Eidesvik Offshore was the world’s first company to have an LNG-powered supply vessel and is now the first to replace one engine with batteries. “When dual- fuel engine no. 2 had a failure, we had the choice of either replacing it or installing a battery package. Based on our good experiences with Viking Energy, we decided to install an energy storage system onboard Viking Princess,” says Mr Hjelland.
Silence is golden
The Viking Princess is a complete Wärtsilä product. “When the vessel was built, Wärtsilä delivered the ship design, engines, control systems and switchboard, so it felt natural to select Wärtsilä as the supplier of our battery system as well,” says Mr Hjelland.

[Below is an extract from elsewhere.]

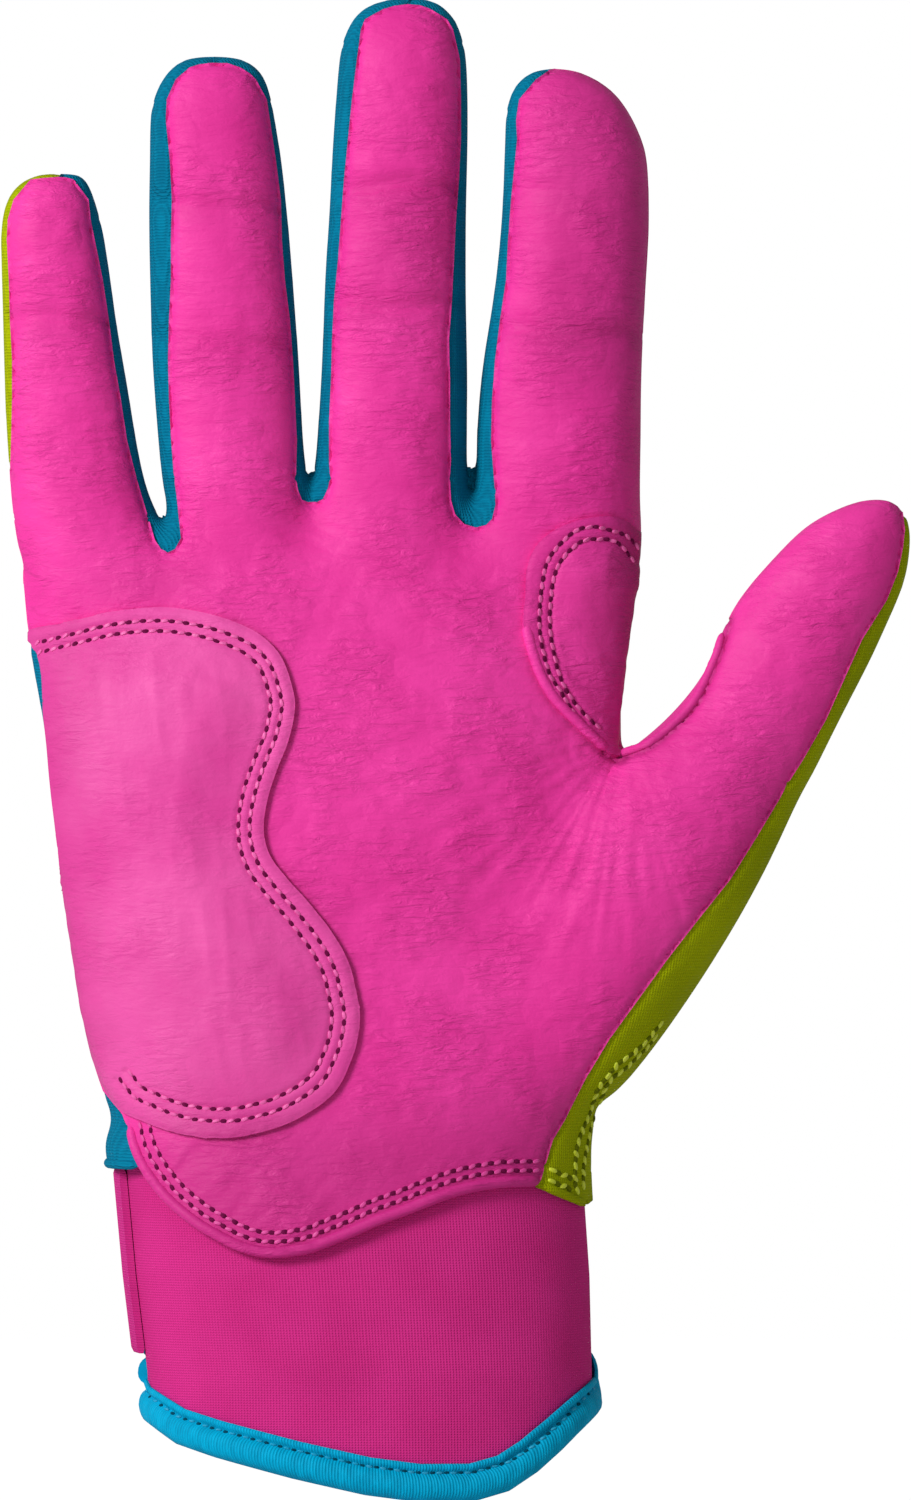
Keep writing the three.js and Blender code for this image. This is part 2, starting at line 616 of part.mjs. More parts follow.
const backBinding = binding(backHem, halfGap, reach);
piece("hem_binding_front", binding(hemLine, -reach, -halfGap), blueCloth);
piece("hem_binding_back_ulnar",
  backBinding.intersect(between(-reach, leftOfSlit, -reach, reach, -reach, reach)), blueCloth);
piece("hem_binding_back_thumb",
  backBinding.intersect(between(rightOfSlit, reach, -reach, reach, -reach, reach)), blueCloth);

// A layer of the cuff between two distances out from its face
const layer = (inner, outer) => cuffForm(outer).subtract(cuffForm(inner));
const insideLayer = layer(-neoprene - seamGap - thinCloth, -neoprene - seamGap);
const insideFoot = backHemRise + bindingLap + seamGap + overrun / 2;

piece("vent_gusset", insideLayer.intersect(between(slitOffset - ventHalfWidth, slitOffset + ventHalfWidth,
  insideFoot, cuffBackTop - seamGap, 0, reach)), blueCloth);
piece("wrist_elastic", insideLayer.intersect(between(-reach, reach,
  cuffHeight / 2, cuffHeight / 2 + elasticWidth, -reach, -overrun / 2)), whiteCloth);
piece("size_label", insideLayer.intersect(between(
  slitOffset - ventHalfWidth - overrun - labelWidth, slitOffset - ventHalfWidth - overrun,
  insideFoot, insideFoot + labelHeight, 0, reach)), whiteCloth);

// Closure: loop tape on the cuff, hook tape under the strap, and the strap over both
const hookLow = seamGap + loopPile + seamGap;
const strapInner = hookLow + hookTape + seamGap;
const strapOuter = strapInner + strapThickness;
const pileEnd = leftOfSlit - pileMargin;

piece("loop_tape", layer(seamGap, seamGap + loopPile).intersect(between(pileEnd - pileLength, pileEnd,
  strapLow + pileMargin, strapTop - pileMargin, pileSide, reach)), darkPinkCloth);
piece("strap_anchor", layer(seamGap, strapOuter).intersect(between(strapRoot + halfGap, reach,
  strapLow, strapTop, anchorBack, reach)), darkPinkCloth);

const strap = new THREE.Group();
glove.add(strap);
piece("wrist_strap", layer(strapInner, strapOuter).intersect(between(-reach, strapRoot - halfGap,
  strapLow, strapTop, -strapWrap, reach)), darkPinkCloth, strap);
piece("hook_tape", layer(hookLow, hookLow + hookTape).intersect(between(pileEnd - pileLength, pileEnd,
  strapLow + pileMargin, strapTop - pileMargin, pileSide, reach)), darkPinkCloth, strap);

// Fingers beyond the line they bend about, each in its own leaning frame

function panelOutline(finger, leftName, rightName, seamShare) {
  const rows = allRows.slice(ROOT_ROW, finger[leftName].length);
  const atRow = (sign, name, row) => new THREE.Vector2(
    sign * side(finger, name, row) * seamShare, alongShares[row] * finger.length);
  const foot = -overrun;
  const top = new THREE.Vector2(finger.tipSplitShare * finger.halfBreadth, finger.length - tipBand);
  return [
    new THREE.Vector2(-side(finger, leftName, ROOT_ROW) * seamShare, foot),
    new THREE.Vector2(side(finger, rightName, ROOT_ROW) * seamShare, foot),
    ...rows.map((row) => atRow(1, rightName, row)),
    top,
    ...rows.map((row) => atRow(-1, leftName, row)).reverse(),
  ];
}

function fingerPieces(name, finger) {
  const group = new THREE.Group();
  group.applyMatrix4(frameOf(finger));
  glove.add(group);
  const shell = fingerForm(finger, 0).intersect(beyondRoot(halfGap)).subtract(fingerForm(finger, -skin));
  const front = region(panelOutline(finger, "frontLeftShares", "frontRightShares", 1), -reach, 0);
  const backLeft = finger.leftShares.slice(0, finger.frontLeftShares.length);
  const backRight = finger.rightShares.slice(0, finger.frontLeftShares.length);
  const backShape = { ...finger, backLeft, backRight };
  const back = region(panelOutline(backShape, "backLeft", "backRight", backSeamShare), 0, reach);
  const split = finger.tipSplitShare * finger.halfBreadth;
  const halves = {
    left: between(-reach, split - halfGap, -reach, reach, -reach, reach),
    right: between(split + halfGap, reach, -reach, reach, -reach, reach),
  };
  const frontCut = finger.frontTakes
    ? front.own.add(halves[finger.frontTakes].subtract(back.wide)) : front.own;
  const backCut = finger.backTakes
    ? back.own.add(halves[finger.backTakes].subtract(front.wide)) : back.own;
  piece(name + "_front_leather", shell.intersect(frontCut), pinkLeather, group);
  const green = finger === fingers.little || finger === fingers.thumb;
  piece(name + "_back_panel", shell.intersect(backCut), green ? greenCloth : blueCloth, group);
  ["left", "right"].filter((s) => s !== finger.frontTakes && s !== finger.backTakes).forEach((s) => {
    piece(name + "_" + s + "_fourchette",
      without(shell.intersect(halves[s]), front.wide, back.wide), blueCloth, group);
  });
}

Object.entries(fingers).forEach(([name, finger]) => fingerPieces(name, finger));

export default glove;
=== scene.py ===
# %% [markdown]
# # A padded batting glove for the right hand
# The glove is filled out as it is on a hand: fingers up, palm to the camera, thumb to the right.
# A real one is cut from flat pieces of leather and stretch cloth, which only take their shape when
# a hand fills them. So one smooth form of the hand is made first, and every panel is then cut out
# of that form with a block that has the panel's outline. Panels cut so meet exactly at their seams.

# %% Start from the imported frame
import math

import bmesh
import bpy
import numpy as np
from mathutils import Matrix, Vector
from mathutils.bvhtree import BVHTree
from mathutils.kdtree import KDTree


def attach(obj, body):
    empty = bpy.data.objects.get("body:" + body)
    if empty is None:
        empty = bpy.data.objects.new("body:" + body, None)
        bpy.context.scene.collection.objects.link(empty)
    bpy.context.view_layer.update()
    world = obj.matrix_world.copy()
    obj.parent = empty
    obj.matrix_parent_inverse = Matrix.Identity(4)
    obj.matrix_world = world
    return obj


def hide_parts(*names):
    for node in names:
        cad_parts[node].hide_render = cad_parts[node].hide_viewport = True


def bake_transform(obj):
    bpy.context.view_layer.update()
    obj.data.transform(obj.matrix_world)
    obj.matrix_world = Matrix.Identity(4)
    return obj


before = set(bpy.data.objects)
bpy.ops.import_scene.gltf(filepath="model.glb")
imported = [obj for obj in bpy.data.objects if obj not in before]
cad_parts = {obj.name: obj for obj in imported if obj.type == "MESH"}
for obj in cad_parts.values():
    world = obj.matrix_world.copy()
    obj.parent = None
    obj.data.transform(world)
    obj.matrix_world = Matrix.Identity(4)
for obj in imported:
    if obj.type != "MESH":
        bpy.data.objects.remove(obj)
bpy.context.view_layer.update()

# %% [markdown]
# Places are written as pixels of the photograph, which is 911 by 1500. One pixel is 0.1633 mm at
# the glove's middle plane. The wrist opening's centre is at pixel 370, 1385, and is the origin.
# The camera stands 2.2 m off, so what is nearer to it lies a little further in than it looks.

# %% Places and sizes
MM = 0.001
PX = 0.16333 * MM
PI = math.pi
WRIST_X, WRIST_Y = 370, 1385  # the wrist opening's centre
CAMERA_FAR = 2.2
MIDDLE = (455.5, 750)  # the middle of the photograph


def spot(px, py, y=0.0):
    """The place at depth y that is seen at a pixel."""
    shrink = 1 + y / CAMERA_FAR
    px, py = MIDDLE[0] + (px - MIDDLE[0]) * shrink, MIDDLE[1] + (py - MIDDLE[1]) * shrink
    return Vector(((px - WRIST_X) * PX, y, (WRIST_Y - py) * PX))


def in_pixels(co):
    """The pixels at which places are seen."""
    shrink = 1 + co[:, 1] / CAMERA_FAR
    return (MIDDLE[0] + (co[:, 0] / PX + WRIST_X - MIDDLE[0]) / shrink,
            MIDDLE[1] + (WRIST_Y - co[:, 2] / PX - MIDDLE[1]) / shrink)


def above_wrist(height):
    """The pixel row that lies so many mm above the wrist opening's centre."""
    return WRIST_Y - height * MM / PX


def alone(ob):
    bpy.ops.object.select_all(action="DESELECT")
    ob.select_set(True)
    bpy.context.view_layer.objects.active = ob
    return ob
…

Wärtsilä delivered a 600kWh Energy Storage System (ESS) pre-installed in a container. The package included a battery, transformer, frequency converter, control system and switchboard. The battery package has increased the vessel’s maximum power as it can now deliver 1,500kW instant power to the switchboard compared to the engine’s 1,200kW.

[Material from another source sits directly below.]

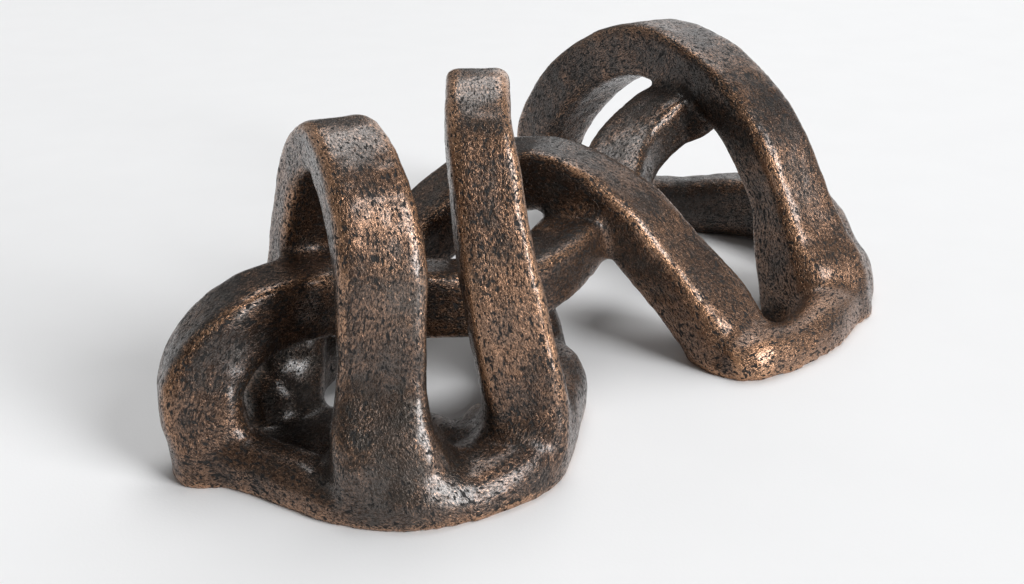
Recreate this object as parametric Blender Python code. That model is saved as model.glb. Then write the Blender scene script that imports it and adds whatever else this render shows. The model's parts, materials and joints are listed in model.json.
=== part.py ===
"""Abstract open-work clay sculpture: looping strands that grow out of two low base masses.

Built in metres, +Z up, standing on z = 0. +X runs along the length, from the toe of the front-left
base to the toe of the right base, and the arches stand across it. The whole form is one body: each
strand is swept along a smooth curve, the swept strands are fused and softened into each other, and
the underside is cut flat.
"""

import math

import bmesh
import bpy
import numpy as np
from mathutils import Vector

# Driving sizes, in metres
FOOT_SPAN = 0.476        # from the left toe to the right toe along the ground
GRID = 0.0025            # cell of the fusing grid
SOFTEN_PASSES = 2        # rounds of smoothing over the whole skin
FILLET_PASSES = 30       # further rounds where two strands run into each other
JOINT_REACH = 0.008      # how far from a crossing strand the filleting reaches
BASE_REACH = 0.020       # how far from a base mass the filleting reaches
SOFTEN_SHARE = 0.5       # how far each round moves the surface
SKIN = 0.0006            # what smoothing takes off the skin, put on beforehand
FACET_BUDGET = 9200      # triangles kept in the faceted solid
RING_POINTS = 32         # points around one section
STEP = 0.004             # distance between sections along a strand
ARRIS = 7.0              # corner power of the four-sided strands: 2 is an oval, higher is squarer
MOUND = 2.3              # corner power of the low base masses
ROOT_LOW = 0.005         # up to this height a strand's root is as round as a base mass
ROOT_HIGH = 0.045        # from this height up its corners have their full power

# Strands. Every station is (along, across, up, wide, deep, turn): the first five are hundredths of
# FOOT_SPAN, and turn is the heading in degrees, in plan, of the section's wide direction.
FRONT_ARCH = [
    (-33.6, -29.4, -1.5, 12.6, 10.4, -22),
    (-33.8, -29.4, 3.0, 11.6, 10.0, -24),
    (-34.3, -28.8, 6.0, 10.0, 9.0, -26),
    (-33.9, -27.9, 9.0, 8.6, 6.8, -28),
    (-33.5, -27.4, 12.4, 8.0, 5.6, -28),
    (-33.2, -27.2, 16.6, 7.9, 5.2, -26),
    (-32.6, -26.2, 23.1, 8.0, 5.0, -18),
    (-32.2, -23.2, 28.6, 7.4, 4.9, -11),
    (-31.5, -17.6, 31.5, 6.8, 4.8, -7),
    (-31.1, -12.2, 28.8, 6.6, 4.8, -7),
    (-31.0, -8.4, 22.8, 6.3, 4.8, -7),
    (-31.4, -6.4, 15.6, 6.3, 4.8, -7),
    (-33.2, -5.9, 8.2, 6.9, 6.0, -7),
    (-35.0, -6.6, -1.5, 8.6, 9.2, -7),
]
MIDDLE_ARCH = [
    (-20.2, -29.8, -1.5, 11.0, 11.4, -34),
    (-19.5, -30.7, 3.6, 8.8, 10.2, -32),
    (-19.6, -30.7, 7.4, 8.0, 7.8, -28),
    (-20.6, -29.9, 13.6, 7.5, 5.8, -25),
    (-21.1, -28.0, 21.0, 7.0, 5.2, -25),
    (-20.8, -26.0, 27.3, 6.4, 5.0, -25),
    (-19.7, -23.0, 32.0, 6.0, 5.0, -28),
    (-16.8, -18.4, 34.4, 5.9, 5.0, -32),
    (-13.4, -12.8, 29.2, 5.4, 5.0, -36),
    (-10.4, -8.2, 20.6, 5.4, 4.8, -38),
    (-7.7, -7.7, 12.6, 5.8, 5.2, -38),
    (-7.0, -11.8, 6.4, 7.6, 7.6, -40),
    (-9.4, -18.0, -1.0, 9.6, 11.0, -43),
]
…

For an engine operator, silence is usually a sign that something is wrong. But when running in battery mode, silence is golden. “The batteries respond extremely well to rapid load changes compared to combustion engines, and these changes are quite normal during Dynamic Positioning operation in rough weather,” says Mr Hjelland.
Savings exceed estimates
For Mr Hjelland, the most important benefits are reduced emissions, fuel consumption and maintenance costs. Depending on the operation profile, the fuel savings of the Viking Princess are something between 10–15 per cent, which is significant. “Just as important though, and more unexpected, is the significant reduction in maintenance costs. We are saving three times more on maintenance costs than estimated."
The reason for the reduced maintenance costs is not only the reduced running hours on the engines, but also that they are kept in their preferred load area of 70–90 per cent, which reduces wear and tear. This in turn results in longer maintenance intervals.
"Depending on the operation profile, the emission reductions are around 15–20 per cent, which is a lot. This will make the vessel attractive on the market" concludes Mr Hjelland.